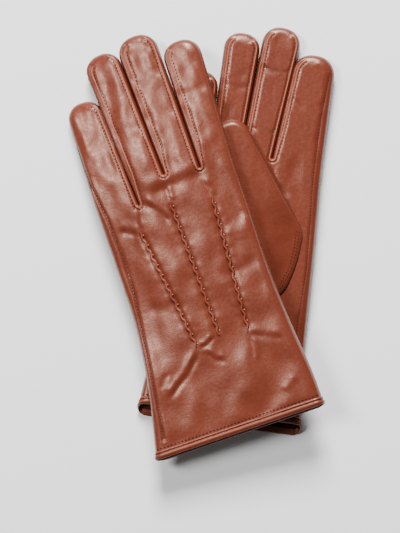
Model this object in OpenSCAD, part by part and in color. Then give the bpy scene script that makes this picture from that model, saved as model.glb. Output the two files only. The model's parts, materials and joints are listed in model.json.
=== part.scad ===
// A pair of lined leather gloves at rest on a flat surface.
// The right glove lies palm up with its thumb across the palm. The left glove lies on it, back up.
// Each glove is drawn in its own frame: +Y from the cuff to the fingertips, +X to the index finger,
// Z from 0 on the side that faces down to glove_t on the side that faces up.

/* [Glove] */
// Thickness of a glove, over its leather
glove_t = 11; // [10.5:0.5:12]
// Thickness of the leather
leather = 0.8; // [0.7:0.1:0.9]
// Thickness of the knitted lining
lining = 0.8; // [0.6:0.1:0.8]
// Running gap between parts that move past each other
gap = 0.3; // [0.2:0.1:0.4]

/* [Cuff] */
// Width of the bound edge of the cuff
binding_w = 5.5; // [4:0.5:7]
// How far the binding stands proud of the leather
binding_proud = 0.8; // [0.4:0.1:1]

/* [Thumb] */
// Thickness of the right thumb, which lies full on its palm
right_thumb_t = 8; // [7.5:0.5:9]
// Thickness of the left thumb, which is pressed flat under its palm
left_thumb_t = 4.5; // [4:0.5:5]
// Radius of the way from the palm into the thumb
thumb_hole_r = 9; // [7:0.5:10]

/* [Fingers] */
// How far a left finger folds up, in degrees
left_bend = 60; // [40:5:70]
// How far a right finger curls up, in degrees
right_bend = 65; // [40:5:65]

/* [Points] */
// Width of a sewn tuck on the back
tuck_w = 1.8; // [1.4:0.1:2.2]
// How far a tuck stands up where nothing presses on it
tuck_proud = 1; // [0.6:0.1:1.4]
// Distance between hand stitches along a tuck
stitch_pitch = 6.8; // [5:0.2:9]
// Thickness of the thread across a tuck
stitch_d = 0.9; // [0.6:0.1:1]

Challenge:
Exactly as written, please reproduce the lines from the first line of the data to the line containing "that faces up.", inclusive, and nothing else.

Right answer:
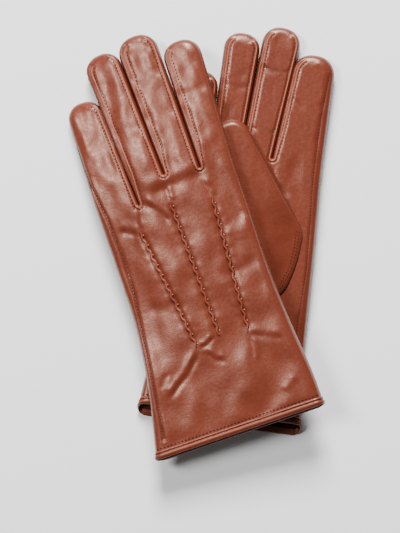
Model this object in OpenSCAD, part by part and in color. Then give the bpy scene script that makes this picture from that model, saved as model.glb. Output the two files only. The model's parts, materials and joints are listed in model.json.
=== part.scad ===
// A pair of lined leather gloves at rest on a flat surface.
// The right glove lies palm up with its thumb across the palm. The left glove lies on it, back up.
// Each glove is drawn in its own frame: +Y from the cuff to the fingertips, +X to the index finger,
// Z from 0 on the side that faces down to glove_t on the side that faces up.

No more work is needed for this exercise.